(Exercise input):

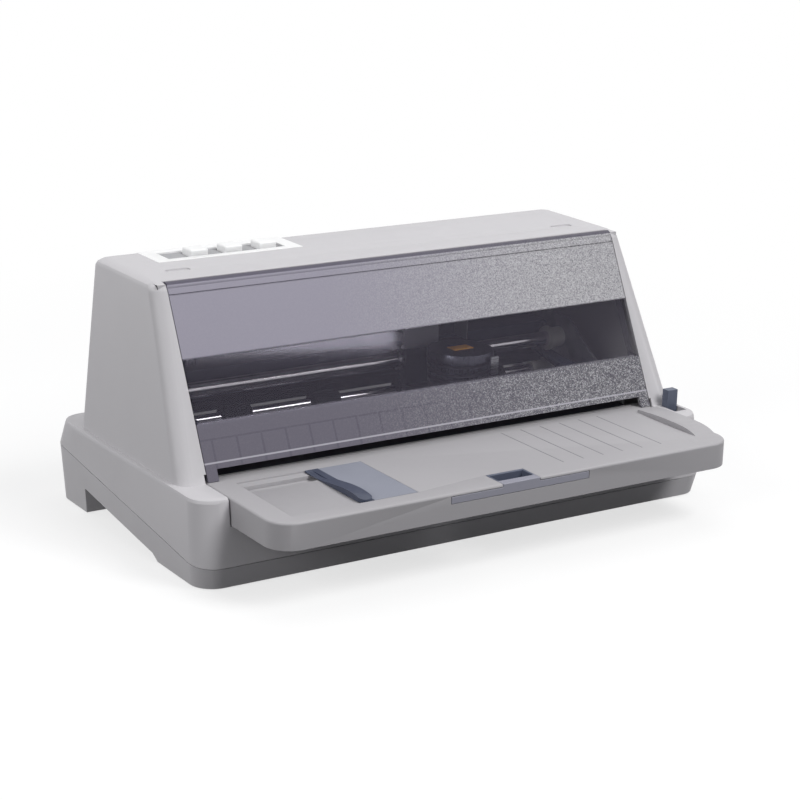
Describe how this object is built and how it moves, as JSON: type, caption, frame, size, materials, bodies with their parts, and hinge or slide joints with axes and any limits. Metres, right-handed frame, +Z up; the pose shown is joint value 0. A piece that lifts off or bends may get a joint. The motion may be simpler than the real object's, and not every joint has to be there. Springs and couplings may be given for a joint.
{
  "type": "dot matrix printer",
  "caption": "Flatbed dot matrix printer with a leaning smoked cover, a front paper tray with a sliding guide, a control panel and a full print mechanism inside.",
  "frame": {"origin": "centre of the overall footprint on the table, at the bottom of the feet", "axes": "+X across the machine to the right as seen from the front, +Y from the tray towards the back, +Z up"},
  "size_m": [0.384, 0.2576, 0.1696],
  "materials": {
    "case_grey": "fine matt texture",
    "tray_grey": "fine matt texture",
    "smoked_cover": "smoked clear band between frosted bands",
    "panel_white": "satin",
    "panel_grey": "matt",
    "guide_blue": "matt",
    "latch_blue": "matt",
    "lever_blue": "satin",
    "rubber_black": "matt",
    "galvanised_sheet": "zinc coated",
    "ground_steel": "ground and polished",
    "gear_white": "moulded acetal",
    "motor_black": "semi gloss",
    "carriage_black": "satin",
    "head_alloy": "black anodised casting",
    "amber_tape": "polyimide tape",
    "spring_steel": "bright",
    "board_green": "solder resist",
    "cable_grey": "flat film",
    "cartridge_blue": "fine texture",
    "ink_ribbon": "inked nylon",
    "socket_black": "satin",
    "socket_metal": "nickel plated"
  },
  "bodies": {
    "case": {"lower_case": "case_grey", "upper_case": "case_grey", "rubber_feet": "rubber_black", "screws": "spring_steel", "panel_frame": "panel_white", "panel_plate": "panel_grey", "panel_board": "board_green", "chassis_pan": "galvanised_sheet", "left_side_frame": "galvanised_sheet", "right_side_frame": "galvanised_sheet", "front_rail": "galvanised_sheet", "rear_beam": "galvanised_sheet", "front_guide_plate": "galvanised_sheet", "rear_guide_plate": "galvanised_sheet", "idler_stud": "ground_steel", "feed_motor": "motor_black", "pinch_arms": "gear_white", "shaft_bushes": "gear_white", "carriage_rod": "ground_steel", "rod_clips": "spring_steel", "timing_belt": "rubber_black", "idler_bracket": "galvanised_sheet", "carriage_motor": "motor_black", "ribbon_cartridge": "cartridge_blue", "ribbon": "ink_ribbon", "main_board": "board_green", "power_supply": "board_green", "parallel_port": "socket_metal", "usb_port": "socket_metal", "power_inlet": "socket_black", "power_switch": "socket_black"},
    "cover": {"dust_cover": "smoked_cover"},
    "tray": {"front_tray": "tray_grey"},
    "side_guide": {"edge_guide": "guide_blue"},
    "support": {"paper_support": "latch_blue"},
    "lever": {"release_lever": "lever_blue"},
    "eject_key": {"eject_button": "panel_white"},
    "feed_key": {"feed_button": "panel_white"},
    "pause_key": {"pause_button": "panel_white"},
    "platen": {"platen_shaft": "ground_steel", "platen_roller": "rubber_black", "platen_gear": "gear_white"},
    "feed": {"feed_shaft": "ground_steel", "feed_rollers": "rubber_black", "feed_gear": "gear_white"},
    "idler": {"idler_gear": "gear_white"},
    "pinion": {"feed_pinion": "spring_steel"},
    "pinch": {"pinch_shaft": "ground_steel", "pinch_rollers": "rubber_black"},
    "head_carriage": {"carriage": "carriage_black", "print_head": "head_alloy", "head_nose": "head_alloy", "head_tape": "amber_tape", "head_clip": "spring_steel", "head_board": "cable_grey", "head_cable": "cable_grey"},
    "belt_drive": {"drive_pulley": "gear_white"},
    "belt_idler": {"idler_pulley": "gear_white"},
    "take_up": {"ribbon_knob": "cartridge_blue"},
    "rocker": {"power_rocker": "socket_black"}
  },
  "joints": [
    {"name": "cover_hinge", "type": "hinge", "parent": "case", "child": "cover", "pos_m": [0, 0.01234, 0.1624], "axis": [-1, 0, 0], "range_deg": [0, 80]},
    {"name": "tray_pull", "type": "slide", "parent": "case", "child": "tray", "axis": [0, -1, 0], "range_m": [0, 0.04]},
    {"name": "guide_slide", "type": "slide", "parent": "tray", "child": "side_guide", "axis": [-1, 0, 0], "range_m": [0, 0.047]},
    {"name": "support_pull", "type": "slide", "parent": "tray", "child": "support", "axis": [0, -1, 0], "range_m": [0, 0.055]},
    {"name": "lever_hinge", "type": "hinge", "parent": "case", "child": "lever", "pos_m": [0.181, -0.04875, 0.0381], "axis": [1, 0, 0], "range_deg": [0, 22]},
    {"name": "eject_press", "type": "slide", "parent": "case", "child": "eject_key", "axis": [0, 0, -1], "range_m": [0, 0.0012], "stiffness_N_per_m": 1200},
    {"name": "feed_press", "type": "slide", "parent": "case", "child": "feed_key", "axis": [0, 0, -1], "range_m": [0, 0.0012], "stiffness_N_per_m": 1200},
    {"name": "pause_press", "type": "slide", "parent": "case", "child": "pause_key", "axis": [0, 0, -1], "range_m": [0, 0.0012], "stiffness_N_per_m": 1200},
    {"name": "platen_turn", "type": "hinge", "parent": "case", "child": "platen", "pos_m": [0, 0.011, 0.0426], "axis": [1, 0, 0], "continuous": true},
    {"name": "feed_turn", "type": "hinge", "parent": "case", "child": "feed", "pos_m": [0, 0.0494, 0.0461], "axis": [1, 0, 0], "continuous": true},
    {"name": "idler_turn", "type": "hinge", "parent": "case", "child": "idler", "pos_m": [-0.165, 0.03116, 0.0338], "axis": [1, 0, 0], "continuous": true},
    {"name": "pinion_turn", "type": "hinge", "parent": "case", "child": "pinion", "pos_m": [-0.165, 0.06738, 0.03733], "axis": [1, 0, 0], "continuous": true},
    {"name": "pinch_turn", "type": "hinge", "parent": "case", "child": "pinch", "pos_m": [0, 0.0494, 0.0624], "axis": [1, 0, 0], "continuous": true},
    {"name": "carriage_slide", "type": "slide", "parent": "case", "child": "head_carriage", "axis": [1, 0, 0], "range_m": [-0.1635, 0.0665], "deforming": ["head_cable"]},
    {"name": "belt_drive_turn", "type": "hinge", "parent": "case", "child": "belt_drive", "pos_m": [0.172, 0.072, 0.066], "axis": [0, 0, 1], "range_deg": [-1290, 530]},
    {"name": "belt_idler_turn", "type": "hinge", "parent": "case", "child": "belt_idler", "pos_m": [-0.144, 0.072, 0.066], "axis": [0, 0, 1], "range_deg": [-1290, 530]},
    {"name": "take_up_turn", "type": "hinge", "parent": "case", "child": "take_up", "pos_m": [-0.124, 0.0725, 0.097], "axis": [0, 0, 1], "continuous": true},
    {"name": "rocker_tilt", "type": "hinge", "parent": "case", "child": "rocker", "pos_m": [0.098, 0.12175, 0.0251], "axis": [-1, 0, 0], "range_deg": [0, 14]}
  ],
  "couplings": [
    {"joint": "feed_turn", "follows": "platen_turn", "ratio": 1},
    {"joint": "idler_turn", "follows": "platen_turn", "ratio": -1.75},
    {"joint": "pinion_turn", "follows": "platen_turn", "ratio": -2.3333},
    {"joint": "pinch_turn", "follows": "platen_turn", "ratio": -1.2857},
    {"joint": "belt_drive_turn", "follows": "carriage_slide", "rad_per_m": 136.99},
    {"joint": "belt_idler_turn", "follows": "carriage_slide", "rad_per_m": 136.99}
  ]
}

* * *

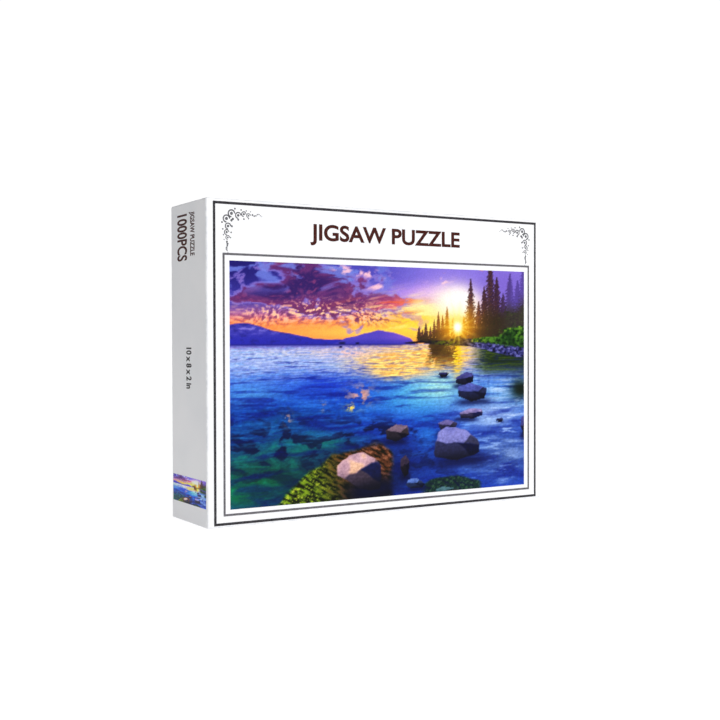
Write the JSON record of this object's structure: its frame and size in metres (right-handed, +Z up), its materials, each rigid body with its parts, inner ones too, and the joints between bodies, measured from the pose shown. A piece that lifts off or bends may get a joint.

(Instruction): Lines containing the string "shown" are to be selected and copied.

(Exercise answer):
Describe how this object is built and how it moves, as JSON: type, caption, frame, size, materials, bodies with their parts, and hinge or slide joints with axes and any limits. Metres, right-handed frame, +Z up; the pose shown is joint value 0. A piece that lifts off or bends may get a joint. The motion may be simpler than the real object's, and not every joint has to be there. Springs and couplings may be given for a joint.
Write the JSON record of this object's structure: its frame and size in metres (right-handed, +Z up), its materials, each rigid body with its parts, inner ones too, and the joints between bodies, measured from the pose shown. A piece that lifts off or bends may get a joint.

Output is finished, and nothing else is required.